Independent Australian and global macro analysis

Wednesday, January 18, 2023

Preview: Labour Force Survey — December

Australia's Labour Force Survey for December is due at 11:30am (AEDT) today. Renewed strength in employment over recent months has seen the unemployment rate fall to and maintain new cycle lows at 3.4% alongside a return in the participation rate to record highs. This momentum is expected to have continued into the turn of the year.   

As it stands | Labour Force Survey

Employment increased by 64k in November, well above the topside of the range estimates and its strongest rise in 5 months. Both full-time (34.2k) and part-time employment (29.8k) contributed to the headline increase. Following the 2021 Census, the ABS updated its population estimates used for the Labour Force Survey. That process led to a significant upward revision to employment of 87.5k between July 2021 and October 2022. This boosted the rise in employment over the past year to 553.7k (4.2%), and to 781.6k (6%) above pre-pandemic levels.     


The unemployment rate held at its half-century low of 3.4%. Broader measures of labour force spare capacity tightened further; the underemployment rate came in from 6% to 5.8% and the total underutilisation rate declined from 9.4% to 9.3%, its lowest since 1982. 


Hours worked softened slightly in November (-0.4%) coming on the back of a sharp acceleration in October (2.4%). Seasonal and Covid-related factors have led to a volatile profile for monthly hours in 2022, but the level has risen sharply over the year (5.4%) and on a pre-pandemic comparison (7.6%), with these increases also revised higher from previous reports. 

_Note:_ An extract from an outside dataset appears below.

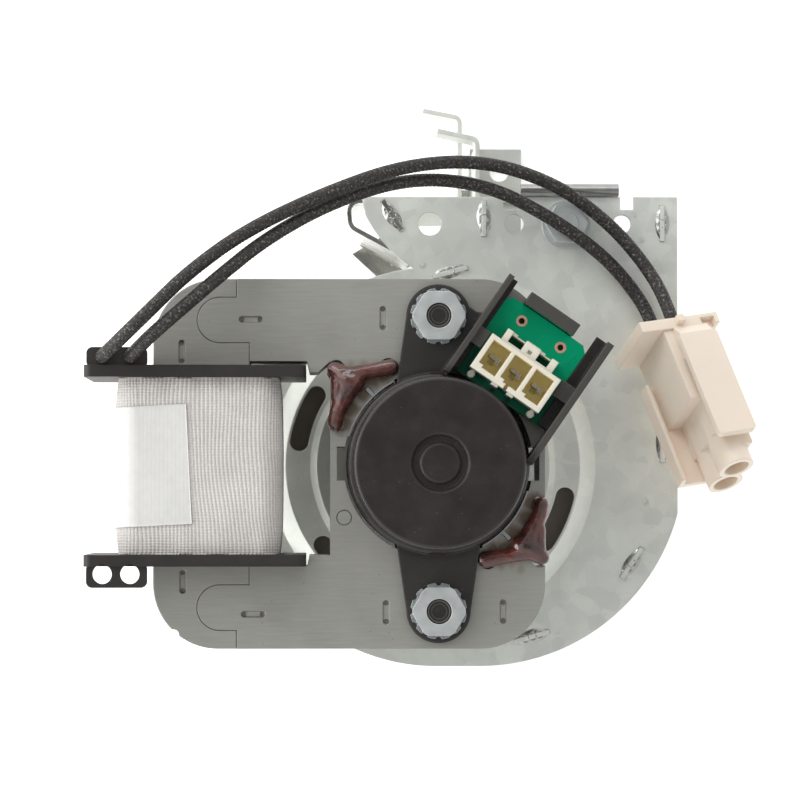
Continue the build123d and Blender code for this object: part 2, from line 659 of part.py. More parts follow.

The participation rate moved back up to a record high at 66.8% (from 66.6%), matching the level from June. Growth in the working-age population has accelerated (2%yr) boosted by the effect of the reopening of the international border on net overseas migration. 


Market expectations | Labour Force Survey

Employment on the median estimate is forecast to moderate to a 22.5k increase for the month. That is anticipated to hold the unemployment rate at 3.4%, based on an unchanged participation rate at 66.8%. 

What to watch | Labour Force Survey

Employment has surprised well to the upside of expectations in the past two reports, while the upward revisions made to prior months confirm the underlying momentum was stronger than earlier reported. The consensus figure for today's report is a relatively modest 22.5k and given the current trends, there looks to be scope for another upside result today. Measures of job advertisements and vacancies have come off their peaks but remain very elevated consistent with robust labour demand.